------ Available records ------

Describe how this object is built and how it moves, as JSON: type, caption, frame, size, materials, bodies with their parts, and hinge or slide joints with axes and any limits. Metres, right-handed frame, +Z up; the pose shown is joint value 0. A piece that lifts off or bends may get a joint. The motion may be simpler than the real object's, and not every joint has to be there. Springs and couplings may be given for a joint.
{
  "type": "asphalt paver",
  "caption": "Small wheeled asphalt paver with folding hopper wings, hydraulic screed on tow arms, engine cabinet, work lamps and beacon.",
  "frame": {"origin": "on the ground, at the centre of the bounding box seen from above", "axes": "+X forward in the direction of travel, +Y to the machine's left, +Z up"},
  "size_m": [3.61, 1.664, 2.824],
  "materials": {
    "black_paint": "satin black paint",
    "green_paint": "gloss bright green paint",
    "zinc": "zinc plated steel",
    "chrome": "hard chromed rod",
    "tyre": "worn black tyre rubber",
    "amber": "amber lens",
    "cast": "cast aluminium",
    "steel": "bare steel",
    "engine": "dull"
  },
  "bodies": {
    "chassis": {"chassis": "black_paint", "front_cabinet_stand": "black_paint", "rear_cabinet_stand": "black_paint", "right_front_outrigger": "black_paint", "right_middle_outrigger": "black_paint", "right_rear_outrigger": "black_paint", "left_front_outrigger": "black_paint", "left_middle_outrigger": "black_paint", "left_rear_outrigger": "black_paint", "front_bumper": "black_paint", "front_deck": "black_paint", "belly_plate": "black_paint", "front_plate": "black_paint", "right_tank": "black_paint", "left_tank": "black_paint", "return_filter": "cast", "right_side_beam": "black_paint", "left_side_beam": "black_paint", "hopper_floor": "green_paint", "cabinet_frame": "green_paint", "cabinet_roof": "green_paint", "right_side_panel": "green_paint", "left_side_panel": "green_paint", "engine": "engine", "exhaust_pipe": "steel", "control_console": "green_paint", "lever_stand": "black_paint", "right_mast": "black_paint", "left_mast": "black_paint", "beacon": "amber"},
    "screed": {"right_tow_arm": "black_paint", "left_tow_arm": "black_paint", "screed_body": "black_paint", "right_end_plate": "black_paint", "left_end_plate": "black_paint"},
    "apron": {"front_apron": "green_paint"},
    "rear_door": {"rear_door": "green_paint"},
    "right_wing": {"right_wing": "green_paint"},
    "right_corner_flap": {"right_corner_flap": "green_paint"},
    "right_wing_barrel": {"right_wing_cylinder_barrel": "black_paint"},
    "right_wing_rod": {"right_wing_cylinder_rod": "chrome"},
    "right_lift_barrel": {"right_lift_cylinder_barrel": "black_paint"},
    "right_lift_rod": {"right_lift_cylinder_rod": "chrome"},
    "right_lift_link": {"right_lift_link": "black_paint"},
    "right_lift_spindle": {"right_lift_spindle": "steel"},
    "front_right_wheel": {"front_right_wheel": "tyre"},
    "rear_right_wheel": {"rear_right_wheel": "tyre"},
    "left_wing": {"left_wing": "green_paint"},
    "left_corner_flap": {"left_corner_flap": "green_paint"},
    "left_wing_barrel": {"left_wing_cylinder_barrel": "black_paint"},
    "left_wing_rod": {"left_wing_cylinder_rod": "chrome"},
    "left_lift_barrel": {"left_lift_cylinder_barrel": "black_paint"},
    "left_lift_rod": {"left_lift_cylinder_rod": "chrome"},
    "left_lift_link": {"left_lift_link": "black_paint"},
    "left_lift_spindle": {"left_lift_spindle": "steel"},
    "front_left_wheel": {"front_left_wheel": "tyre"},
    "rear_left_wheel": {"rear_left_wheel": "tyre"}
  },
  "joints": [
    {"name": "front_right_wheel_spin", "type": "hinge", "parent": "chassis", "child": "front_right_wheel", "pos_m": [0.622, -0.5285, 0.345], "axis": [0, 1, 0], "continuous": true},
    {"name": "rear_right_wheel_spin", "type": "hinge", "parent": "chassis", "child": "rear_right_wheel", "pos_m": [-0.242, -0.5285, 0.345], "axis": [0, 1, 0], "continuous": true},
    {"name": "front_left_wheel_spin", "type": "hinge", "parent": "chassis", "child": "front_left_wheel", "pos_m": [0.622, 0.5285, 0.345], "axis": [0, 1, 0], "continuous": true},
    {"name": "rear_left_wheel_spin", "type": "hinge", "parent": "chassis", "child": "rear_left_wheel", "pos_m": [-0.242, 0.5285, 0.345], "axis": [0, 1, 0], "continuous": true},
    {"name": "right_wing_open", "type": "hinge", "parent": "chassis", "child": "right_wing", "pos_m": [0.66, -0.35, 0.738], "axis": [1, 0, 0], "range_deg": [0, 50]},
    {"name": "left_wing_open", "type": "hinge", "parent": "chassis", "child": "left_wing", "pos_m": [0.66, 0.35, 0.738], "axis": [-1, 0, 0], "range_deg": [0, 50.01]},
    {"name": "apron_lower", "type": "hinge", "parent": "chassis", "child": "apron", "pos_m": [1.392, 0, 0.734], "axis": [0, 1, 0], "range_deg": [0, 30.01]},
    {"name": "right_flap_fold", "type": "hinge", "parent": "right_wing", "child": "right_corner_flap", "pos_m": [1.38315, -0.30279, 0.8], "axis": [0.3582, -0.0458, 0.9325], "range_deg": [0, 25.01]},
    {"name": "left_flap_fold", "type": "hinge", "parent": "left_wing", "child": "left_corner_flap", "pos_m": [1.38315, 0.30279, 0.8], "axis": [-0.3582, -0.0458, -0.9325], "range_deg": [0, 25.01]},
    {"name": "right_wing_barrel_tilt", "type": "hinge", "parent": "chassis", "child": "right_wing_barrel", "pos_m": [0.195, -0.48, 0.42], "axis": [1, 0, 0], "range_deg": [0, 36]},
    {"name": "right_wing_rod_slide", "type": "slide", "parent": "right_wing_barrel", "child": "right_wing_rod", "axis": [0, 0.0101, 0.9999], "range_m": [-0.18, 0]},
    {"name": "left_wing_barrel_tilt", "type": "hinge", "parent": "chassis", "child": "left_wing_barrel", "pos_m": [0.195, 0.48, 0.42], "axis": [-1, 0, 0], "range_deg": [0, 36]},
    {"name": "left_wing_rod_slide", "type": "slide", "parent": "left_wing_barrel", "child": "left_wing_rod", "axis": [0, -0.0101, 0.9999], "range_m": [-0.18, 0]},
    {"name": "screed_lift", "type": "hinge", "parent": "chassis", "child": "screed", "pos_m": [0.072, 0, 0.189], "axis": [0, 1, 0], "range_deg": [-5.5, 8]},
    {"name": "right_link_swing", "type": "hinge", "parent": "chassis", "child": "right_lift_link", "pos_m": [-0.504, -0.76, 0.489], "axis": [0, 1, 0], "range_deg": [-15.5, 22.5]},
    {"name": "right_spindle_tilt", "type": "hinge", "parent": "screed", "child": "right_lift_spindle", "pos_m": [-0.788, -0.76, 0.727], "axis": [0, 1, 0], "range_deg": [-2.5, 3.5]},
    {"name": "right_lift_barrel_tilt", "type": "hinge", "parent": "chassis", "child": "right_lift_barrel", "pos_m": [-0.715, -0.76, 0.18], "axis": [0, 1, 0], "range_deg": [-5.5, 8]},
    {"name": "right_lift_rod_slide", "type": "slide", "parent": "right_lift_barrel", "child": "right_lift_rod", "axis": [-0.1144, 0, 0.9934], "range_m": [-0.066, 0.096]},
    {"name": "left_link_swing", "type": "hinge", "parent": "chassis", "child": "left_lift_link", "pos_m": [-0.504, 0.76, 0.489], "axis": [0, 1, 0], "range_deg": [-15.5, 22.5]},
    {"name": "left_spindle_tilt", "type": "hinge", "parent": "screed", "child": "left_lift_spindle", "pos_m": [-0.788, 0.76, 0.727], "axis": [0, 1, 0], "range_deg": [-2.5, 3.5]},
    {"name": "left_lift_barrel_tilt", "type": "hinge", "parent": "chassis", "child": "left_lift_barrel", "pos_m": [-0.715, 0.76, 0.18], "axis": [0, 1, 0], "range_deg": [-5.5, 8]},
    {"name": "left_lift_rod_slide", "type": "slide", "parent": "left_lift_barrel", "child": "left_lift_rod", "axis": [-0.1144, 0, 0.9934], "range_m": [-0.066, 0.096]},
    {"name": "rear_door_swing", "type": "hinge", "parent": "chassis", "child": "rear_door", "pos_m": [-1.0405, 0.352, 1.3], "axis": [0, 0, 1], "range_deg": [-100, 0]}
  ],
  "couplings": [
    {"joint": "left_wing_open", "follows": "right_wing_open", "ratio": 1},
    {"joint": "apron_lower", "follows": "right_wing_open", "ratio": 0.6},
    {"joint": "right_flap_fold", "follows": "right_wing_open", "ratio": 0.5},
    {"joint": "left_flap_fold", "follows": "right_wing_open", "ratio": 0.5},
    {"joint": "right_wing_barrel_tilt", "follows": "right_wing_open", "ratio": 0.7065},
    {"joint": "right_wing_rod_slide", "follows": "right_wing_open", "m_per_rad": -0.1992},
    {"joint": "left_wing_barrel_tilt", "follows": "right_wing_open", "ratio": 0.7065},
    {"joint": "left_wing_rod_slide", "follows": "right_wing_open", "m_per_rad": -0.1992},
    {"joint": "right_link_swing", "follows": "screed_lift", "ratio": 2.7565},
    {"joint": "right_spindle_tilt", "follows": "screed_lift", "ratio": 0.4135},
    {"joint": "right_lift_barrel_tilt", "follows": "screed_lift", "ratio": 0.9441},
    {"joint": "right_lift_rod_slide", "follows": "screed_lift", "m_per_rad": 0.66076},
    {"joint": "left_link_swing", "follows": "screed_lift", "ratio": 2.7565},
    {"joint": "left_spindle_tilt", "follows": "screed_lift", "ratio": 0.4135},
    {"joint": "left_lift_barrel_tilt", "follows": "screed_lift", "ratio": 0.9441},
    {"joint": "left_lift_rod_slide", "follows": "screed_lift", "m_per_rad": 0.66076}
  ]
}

------
------ Available records ------

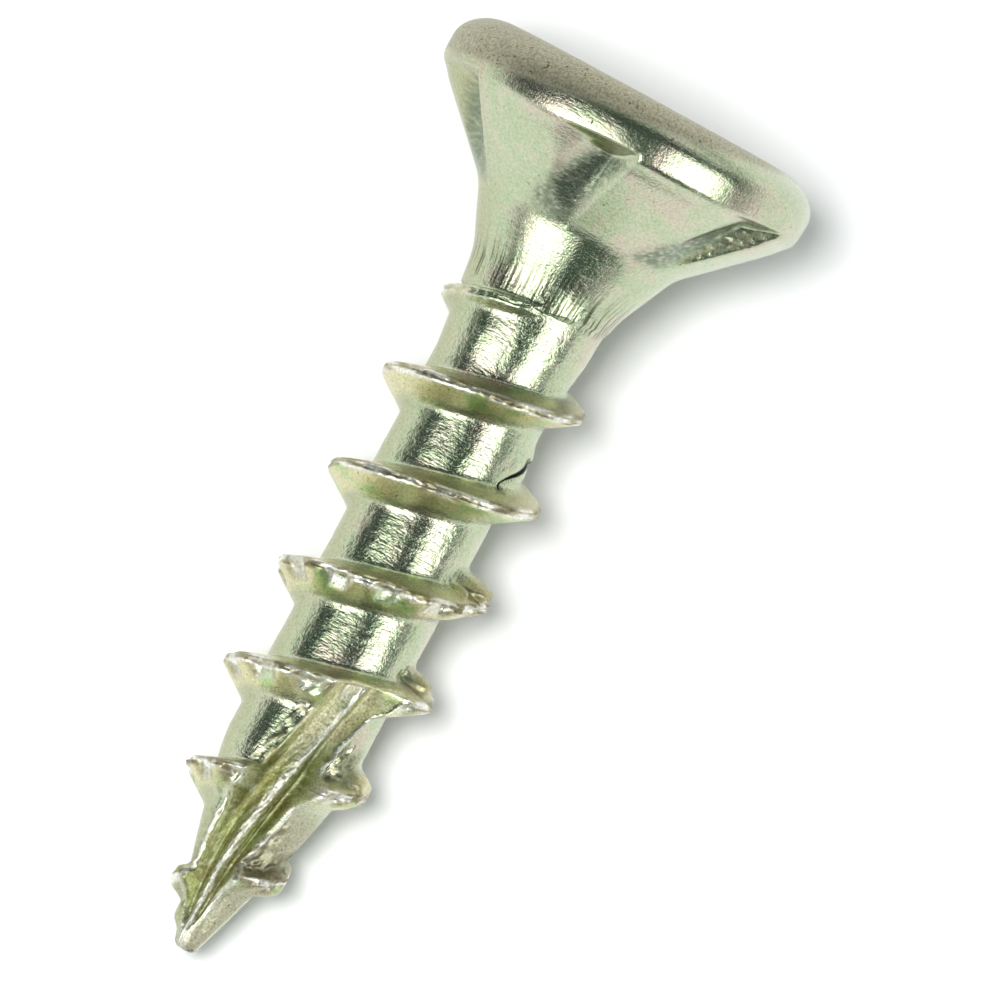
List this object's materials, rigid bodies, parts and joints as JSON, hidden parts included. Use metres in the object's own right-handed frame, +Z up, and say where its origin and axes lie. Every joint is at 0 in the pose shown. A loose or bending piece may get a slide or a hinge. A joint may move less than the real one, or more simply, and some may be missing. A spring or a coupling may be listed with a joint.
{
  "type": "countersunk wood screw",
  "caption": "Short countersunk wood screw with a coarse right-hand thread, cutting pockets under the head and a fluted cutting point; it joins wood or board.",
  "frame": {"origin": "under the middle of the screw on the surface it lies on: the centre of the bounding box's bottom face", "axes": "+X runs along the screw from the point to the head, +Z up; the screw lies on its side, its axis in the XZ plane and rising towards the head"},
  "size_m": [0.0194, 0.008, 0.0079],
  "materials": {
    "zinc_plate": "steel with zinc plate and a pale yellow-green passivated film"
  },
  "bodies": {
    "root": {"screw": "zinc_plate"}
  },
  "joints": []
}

------

*Request*: Go through the entries above and count the lines containing the word "shown"; give only that count.

*Response to the exercise*: 2